Friday, January 22, 2010

Business Analytics: Questions for Enterprise

Firms today are increasingly seeking competitive advantage through advances in business analytics and decision support systems. According to a white paper published by nGenera (2008) in collaboration with Prof Thomas Davenport:
The next wave of business reengineering is being powered by business analytics, and the potential performance breakthroughs are just as large as they were 15 or so years ago. Many of these breakthroughs will come through the ability to integrate the demand side of the house with the supply side of the house as never before. Even information-rich industries have tended to concentrate on one side or the other. With the power of business analytics, corporations can make and manage the demand-supply connections – a big step closer to the goal of optimizing the performance of the corporation as a whole.

Here are six topical questions (with supporting questions) posed by nGenera for companies seeking to compete analytically:

1. Where should we leverage business analytics?

  • What is our distinctive capability? On what basis do we choose to compete? And how clear and definitive are we about that choice?
  • What performance levels or innovations in this area would blow away the competition?
  • What information, knowledge, and insight would it take to perform that way? What are the biggest unanswered questions and biggest opportunities?
  • How would we act upon that information, knowledge, and insights.

2. Why now?

  • What are our direct competitors doing or attempting with business analytics? Is anyone in our industry jumping ahead in terms of analytical capability?
  • How are analytics changing our competitive landscape? Are we at risk from non-traditional competitors who may use analytics to encroach on our markets?
  • What emerging technologies of information integration and analysis should we be exploring more aggressively?
  • How fast can we launch a serious business analytics initiative? What’s holding us back?

3. What's the payoff?

  • What are our specific performance goals in the area where we choose to compete?
  • How well do we measure them? How might better measurement and analysis of today’s performance reveal tomorrow’s opportunities?
  • How well aligned are the organization, its management, and its stakeholders with these performance goals?
  • What’s our highest ambition? What would it mean in terms of revenue, profit, and market share if we were really to change the basis of competition?
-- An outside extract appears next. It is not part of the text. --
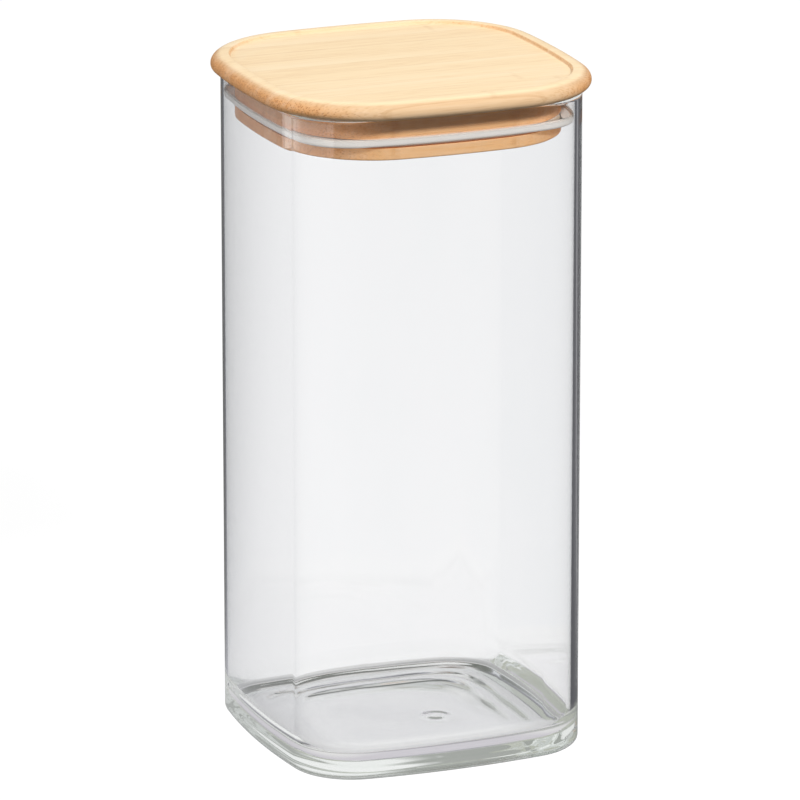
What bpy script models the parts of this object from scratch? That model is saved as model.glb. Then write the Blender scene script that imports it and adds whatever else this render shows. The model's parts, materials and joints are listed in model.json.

4. What information and technology do we need?

  • Is the information we need at hand? Is the data that support our distinctive capability in one repository, with common definitions of key data elements?
  • Is this data integrated enough not only to be accessible, but also to be manipulated with analytical tools?
  • How completely and accurately does the information measure and represent our distinctive business capability and basis of competition? Is it up-to-date? What are the most glaring gaps and shortfalls?
  • Do we have the technologies in place to support business analytics in this area? Or is technology fragmentation holding us back?

5. What kinds of people do we need?

  • Do we have a critical mass of analytical professionals on staff? Are we prepared to hire them? Do we need to “rent” this talent in the short term to fill gaps?
  • Who can manage analytical professionals? Who has the necessary experience, credibility, and “bridging” skills?
  • Will we be ready to train employees to apply the analytical results and operate differently?
  • Is the organization at large oriented toward analytical decision-making, or is it wedded to yesterday’s procedures and rules of thumb? How quickly can the organization come up to speed analytically?

6. What roles must senior executives play?

  • Are we committed to competing on analytics, starting at the top of the organization? What are the CEO and executive team doing to demonstrate that commitment?
  • Is the leader of the analytical function prepared to act upon the results of the analyses? Are the roles and decision rights of other stakeholders, including the CFO and CIO, clear – especially when their roles are novel or overlap?
  • Do we have a project leader who can span the worlds of strategy, process performance, and analytics?
Reference: Business Analytics: Six Questions To Ask About Information And Competition (2008), Austin, TX: nGenera Corp.